U mnie tak ogólnie to wychodzi- cena materiałów 2/3, cena robocizny 1/3 i to przy dobrej klasy materiałach budowlanych i dobrej klasy fachowcach. Więc bzdurą jest pisanie, że robocizna najdroższa.
Fakt większość ekip miałem dogadanych z półrocznym wyprzedzeniem, a murarzy z rocznym. Te 1/3 to i tak godne zarobki. Choć w murarce np. zaryzykowałem, bo rozstrzał cen za robotę (duży, skomplikowany dom z płaskim dachem i dwoma pełnymi stropami) miałem miedzy 60, a 130 tyś. i wziąłem ekipę najtańszą. Zrobili dobrze, tylko pod koniec, po 4 miesiącach, spytali czy mogę coś dopłacić, bo jak policzyli to mówią, że u mnie nic nie zarobili, tylko tyle z tego, że będzie się czymś można pochwalić To dopłaciłem 6 tys. i do teraz jest kontakt dobry.
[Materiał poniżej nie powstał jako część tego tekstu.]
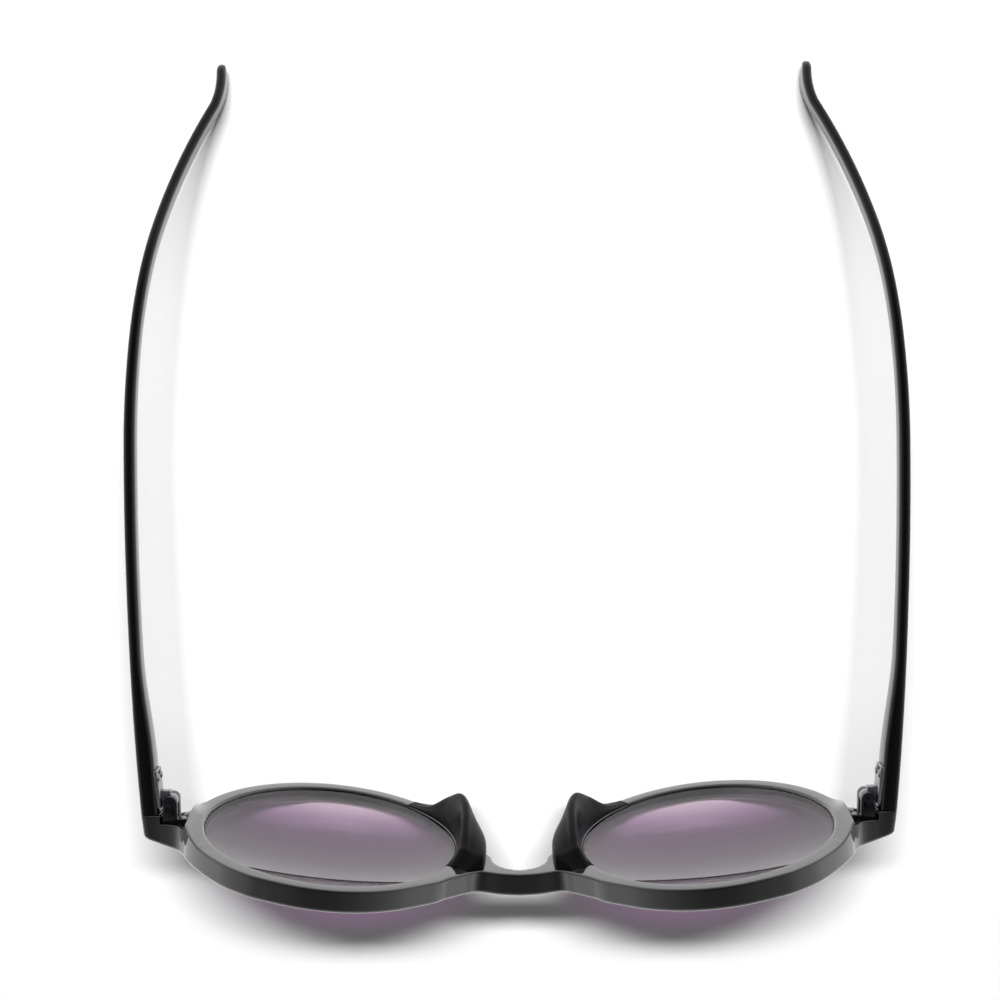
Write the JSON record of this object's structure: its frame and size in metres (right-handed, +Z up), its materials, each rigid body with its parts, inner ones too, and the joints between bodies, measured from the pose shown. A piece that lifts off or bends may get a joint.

Tylko to firma była gdzie pracownicy po 20 lat pracowali, do 15 godziny tylko, jak kiedyś Dzisiaj takich jest już mało, każdy zapierdala byle jak najwięcej zrobić. I odbija się to potem na jakości.
Elektryków też miałem akurat na fuchę. I bez założenia alarmów i kamer wyszło mi ok. 50 tyś. I tego robota to 17 gdzieś. Materiał sam kupowałem, zniżki miałem jak trzeba Tylko, że oni też się nie spieszyli i pełnych dni po 10h zeszło, gdzieś ze dwa miesiące. Miałem czas żeby na bieżąco wszystko przemyśleć, korygować, nie wyobrażam sobie inaczej, chyba, że miałbym projekt doskonały.
Tynkarze podobnie, 1000m2 tynku CW robili 5 tygodni. Odchyłka jednak poniżej 2mm, na 3 metrowej poziomicy. 19zl od metra wzięli plus materiał po mojej stronie.
Teraz mam firmę nie gładzi i malowania i dotarliśmy się jakoś Zdziwienie było, że z halogenem latami i zaznaczamy poprawki. Na początku całe ściany, teraz ich prawie nie ma
Porażki też były, a właściwie jedna ze spadkami na dachu. Swoją kasę jednak odzyskałem co za robotę dałem, tylko za materiał stratny byłem i to sporo. Odpuściłem tu jednak, bo akurat w życiu tego co mi to robił wydarzyła się tragiczna sytuacja, a ja zawsze staram się być człowiekiem. Po tej sytuacji wywaliłem kierownika budowy, a raczej zmieniłem go na fachowca.
Dlatego nie piszcie bzdur o cenach robocizny, bo i tak w PL mamy ją niską i będzie tylko drożej. Za jakość trzeba zapłacić, a pieniądz cały czas będzie tracił na wartości.
Wybrałem priorytety i np. przez to musiałem zrezygnować z kilku dodatków jak np. architekt wnętrz. Lepiej tą kasę dać na lepszą konstrukcję, instalację, porady niż w kolor ścian czy mebli. Bo nam ma się to podobać, a kolor i meble zmienić najłatwiej i najszybciej się też niszczą.
A te ceny, jak niektórzy tu piszą, albo ceny zawarte na stronie kb, lub pod projektami to wg mnie bzdury. Mają zachęcić ludzi tylko do kupienia projektu i/lub wzięcia kredytu. Bo nawet gdyby ktoś sam zgodnie ze sztuką robił, to za materiały swoje musi zapłacić.